Attachment Categories
Attachments
Charts
Families
Lifecycle Status

Locations
Organizational Units
People
Recovery Times
Reports

To search using a regular expression

The advanced search option in BMC Discovery enables you to search by matching against a regular expression (or regex), a pattern that matches various text strings. For example, A[0-9]+ matches any string that consists of the letter A followed by one or more digits.

Regular expressions have a defined syntax that enables you to define complex matching patterns. BMC Discovery uses the Python implementation; for full syntax and details of use, consult the Python documentation. For more information, see https://docs.python.org/2/library/re.html.
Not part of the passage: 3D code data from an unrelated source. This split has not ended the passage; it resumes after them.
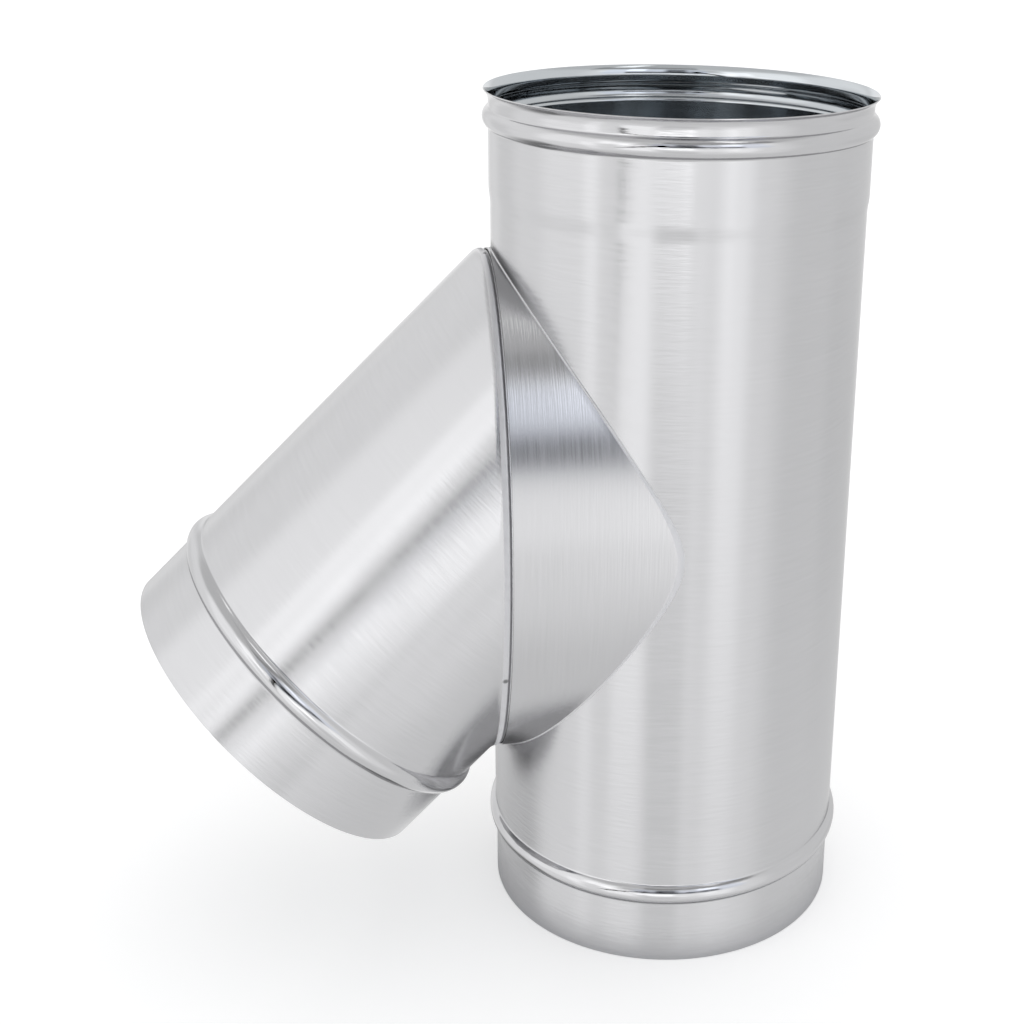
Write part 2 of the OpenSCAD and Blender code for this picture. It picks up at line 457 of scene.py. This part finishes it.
def collar_point(angle, share, back=0.0, out=0.0):
    """Point of the collar: share of the way to the pipe, less a distance back, and a distance out."""
    y, z = COLLAR_A * math.cos(angle), COLLAR_B * math.sin(angle)
    normal = Vector((0, math.cos(angle) / COLLAR_A, math.sin(angle) / COLLAR_B)).normalized()
    steep = 1 - abs(normal.y * y / BODY_R)
    x = max(lerp(SEAM_X, wall_x(y), share) - back, SEAM_X)
    return Vector((x, y, COLLAR_Z + z)) + normal * out * min(1, HEM_GROWTH * steep)


def make_collar():
    """The oval saddle collar, with a small hem turned out along the main pipe."""
    shares = [0, *NEAR_SEAM, *even_steps(COLLAR_STEPS)[1:-1]]
    sections = [lambda a, s=s: collar_point(a, s, HEM_L * s) for s in shares]
    hem = even_steps(HEM_STEPS)
    sections += [lambda a, t=t: collar_point(a, 1, HEM_L * (1 - t), HEM_H * t * t) for t in hem]
    return finished("saddle_collar_wall", lofted(sections), (collar_steel(), collar_inside()))


def branch_sections():
    """Closed sections of the branch pipe, from its rim to the end of its cuff inside the collar."""
    over = Vector((-math.cos(BRANCH_ANGLE), 0, math.sin(BRANCH_ANGLE)))
    centre = Vector((CREASE_X, 0, COLLAR_Z))
    oval = 1 / math.sin(BRANCH_ANGLE)
    cuff_a = COLLAR_A - SHEET - CUFF_GAP
    cuff_b = COLLAR_B - SHEET - CUFF_GAP_TOP
    shoulder = CREASE_L + BAND_L

    def tube(angle, radius, s):
        side = Vector((0, math.cos(angle), 0)) + over * math.sin(angle)
        return centre + BRANCH_AXIS * s + side * radius

    def crease(angle):
        return tube(angle, BODY_R, -BODY_R * math.sin(angle) / math.tan(BRANCH_ANGLE))

    def wall(angle, share):
        start = tube(angle, BODY_R, BRANCH_WALL_L)
        return start.lerp(crease(angle) + BRANCH_AXIS * CREASE_L, share)

    def turn(angle, t):
        corner = crease(angle)
        return parabola(corner + BRANCH_AXIS * CREASE_L, corner, corner + Vector((CREASE_L, 0, 0)), t)

    def end(angle, x, share):
        a, b = lerp(BODY_R, cuff_a, share), lerp(BODY_R * oval, cuff_b, share)
        y = a * math.cos(angle)
        return Vector((min(CREASE_X + x, wall_x(y, CUFF_GAP)), y, COLLAR_Z + b * math.sin(angle)))

    stop_bead = bead(SPIGOT_R, BODY_R, STOP_CREST_R, STOP_CROWN_R, BRANCH_RIM - BRANCH_STOP)
    outline = spaced([(SPIGOT_R, 0)] + stop_bead)
    wall_shares = [WALL_END, *even_steps(WALL_STEPS)[1:-1], 1 - WALL_END]
    turn_steps = even_steps(TURN_STEPS)
    cuff = [shoulder + SHOULDER_L + d for d in (SUPPORT, GROOVE, GROOVE + CUFF_L)]
    return (
        [lambda a, r=r, z=z: tube(a, r, BRANCH_RIM - z) for r, z in outline]
        + [lambda a, s=s: wall(a, s) for s in wall_shares]
        + [lambda a, t=t: turn(a, t) for t in turn_steps]
        + [lambda a, t=t: end(a, shoulder + SHOULDER_L * t, smooth_step(t)) for t in turn_steps]
        + [lambda a, x=x: end(a, x, 1) for x in cuff]
    )


def make_branch():
    """The branch pipe, whose turned end fits inside the collar."""
    return finished("branch_pipe_wall", lofted(branch_sections()), (branch_steel(), branch_inside()))


# Shader arithmetic
class Value:
    """A shader socket that takes part in Python arithmetic."""

    def __init__(self, shader, socket):
        self.shader = shader
        self.socket = socket

    def other(self, output):
        """Another output of the same node."""
        return Value(self.shader, self.socket.node.outputs[output])

    def __add__(self, other):
        return self.shader.maths("ADD", self, other)

    def __sub__(self, other):
        return self.shader.maths("SUBTRACT", self, other)

    def __rsub__(self, other):
        return self.shader.maths("SUBTRACT", other, self)

    def __mul__(self, other):
        return self.shader.maths("MULTIPLY", self, other)

    def __truediv__(self, other):
        return self.shader.maths("DIVIDE", self, other)

    __radd__ = __add__
    __rmul__ = __mul__


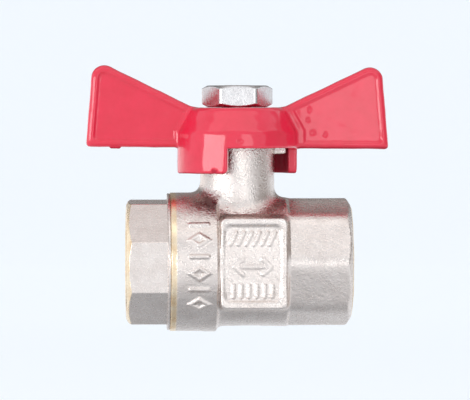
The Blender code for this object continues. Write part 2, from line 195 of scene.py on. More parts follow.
def surface_net(name, field, low, high, step):
    """Mesh of the surface where the field is zero, inside a box given in millimetres."""
    counts = [int(math.ceil((b - a) / step)) + 1 for a, b in zip(low, high)]
    axes = [(a + step * np.arange(n)).astype(np.float32) for a, n in zip(low, counts)]
    grids = np.meshgrid(*axes, indexing="ij", sparse=True)
    value = np.broadcast_to(field(*grids), counts).astype(np.float32)
    inside = value < 0
    strides = np.array([counts[1] * counts[2], counts[2], 1])
    quads, points = [], []
    for axis in range(3):
        first = [slice(None)] * 3
        second = [slice(None)] * 3
        first[axis], second[axis] = slice(None, -1), slice(1, None)
        start = np.stack(np.nonzero(inside[tuple(first)] != inside[tuple(second)]), axis=1)
        end = start.copy()
        end[:, axis] += 1
        a, b = value[tuple(start.T)], value[tuple(end.T)]
        place = start.astype(np.float64)
        place[:, axis] += a / (a - b)
        u, v = (axis + 1) % 3, (axis + 2) % 3
        cell = start @ strides
        ring = [cell, cell - strides[u], cell - strides[u] - strides[v], cell - strides[v]]
        ring = np.stack(ring, axis=1)
        flip = a > 0
        ring[flip] = ring[flip][:, ::-1]
        quads.append(ring)
        points.append(place)
    quads, points = np.concatenate(quads), np.concatenate(points)
    corner = np.unique(quads, return_inverse=True)[1].reshape(-1, 4)
    used = np.bincount(corner.ravel())
    vertices = np.stack([
        np.bincount(corner.ravel(), weights=np.repeat(points[:, axis], 4)) / used
        for axis in range(3)], axis=1)
    vertices = vertices * step + np.array(low)
    vertices, normals = settle(field, vertices, step)
    return mesh_object(name, vertices * MM, corner, normals)


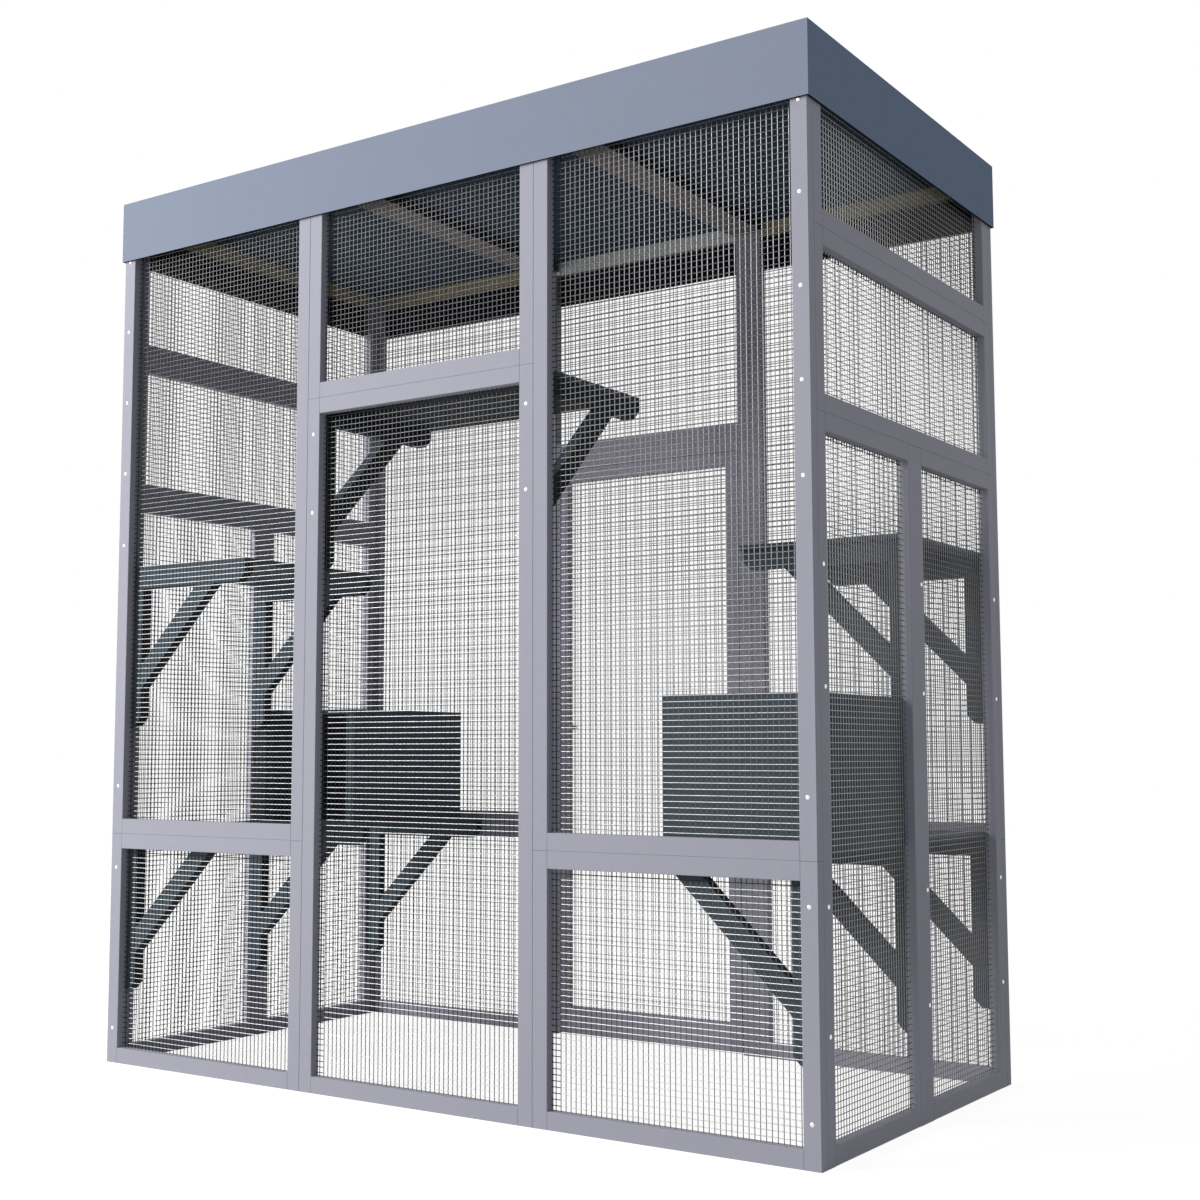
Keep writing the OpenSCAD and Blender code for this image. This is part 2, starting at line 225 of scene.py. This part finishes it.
def worn_edge_group():
    """Paint worn thin along the outside edges, in patches."""
    group, given, out = new_group(
        "worn_edge",
        {
            "Color": (COLOR, MID_GREY),
            "Worn Color": (COLOR, (0.7, 0.7, 0.7, 1)),
            "Amount": (NUMBER, 0.3),
        },
        {"Color": COLOR},
    )
    shape = add(group, "ShaderNodeNewGeometry")
    edge = rise(group, shape.outputs["Pointiness"], WEAR_STARTS, WEAR_ENDS)
    patches = calc(group, "MULTIPLY", edge, noise(group, on_object(group), scale=45, detail=5))
    inlets = {0: patches, 1: given["Amount"]}
    share = add(group, "ShaderNodeMath", inlets, operation="MULTIPLY", use_clamp=True).outputs[0]
    plug(group, out, {"Color": mixed(group, share, given["Color"], given["Worn Color"])})
    return group


def zinc_mottle_group():
    """A fine mottle on galvanised wire, that varies its tone and its roughness a little."""
    group, given, out = new_group(
        "zinc_mottle",
        {"Color": (COLOR, MID_GREY), "Roughness": (NUMBER, 0.4)},
        {"Color": COLOR, "Roughness": NUMBER},
    )
    mottle = noise(group, on_object(group), scale=40, detail=3)
    swing = spread(group, mottle, lowest=0.8, highest=1.15)
    plug(group, out, {
        "Color": scaled(group, given["Color"], swing),
        "Roughness": calc(group, "MULTIPLY", swing, given["Roughness"]),
    })
    return group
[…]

The following table lists a few of the matching characters that you can use when constructing regular expressions. An ordinary character, or a sequence of characters, matches that character or string.

Character

Details

.

A dot matches any single character.

^

A caret matches characters at the start of the string.

$

A dollar sign matches characters at the end of the string.

*

An asterisk matches 0 or more repetitions of the preceding regex. For example, ab* matches "a," "ab," or "a" followed by any number of "b"s.

+

A plus sign matches one or more repetitions of the preceding regex. For example, ab+ matches "a" followed by any nonzero number of "b"s; it does not match just "a."

?

A question mark matches 0 or 1 repetitions of the preceding regex. For example, ab? matches either "a" or "ab."

[ ]

Square brackets indicate a set of characters that can be matched. For example, "asdf" matches any of the characters "a," "s," "d," "f."

|

The vertical bar separates regular expressions, any or which can be matched. For example, A|B matches either A or B.

\

The backward slash followed by any special character matches the special character itself.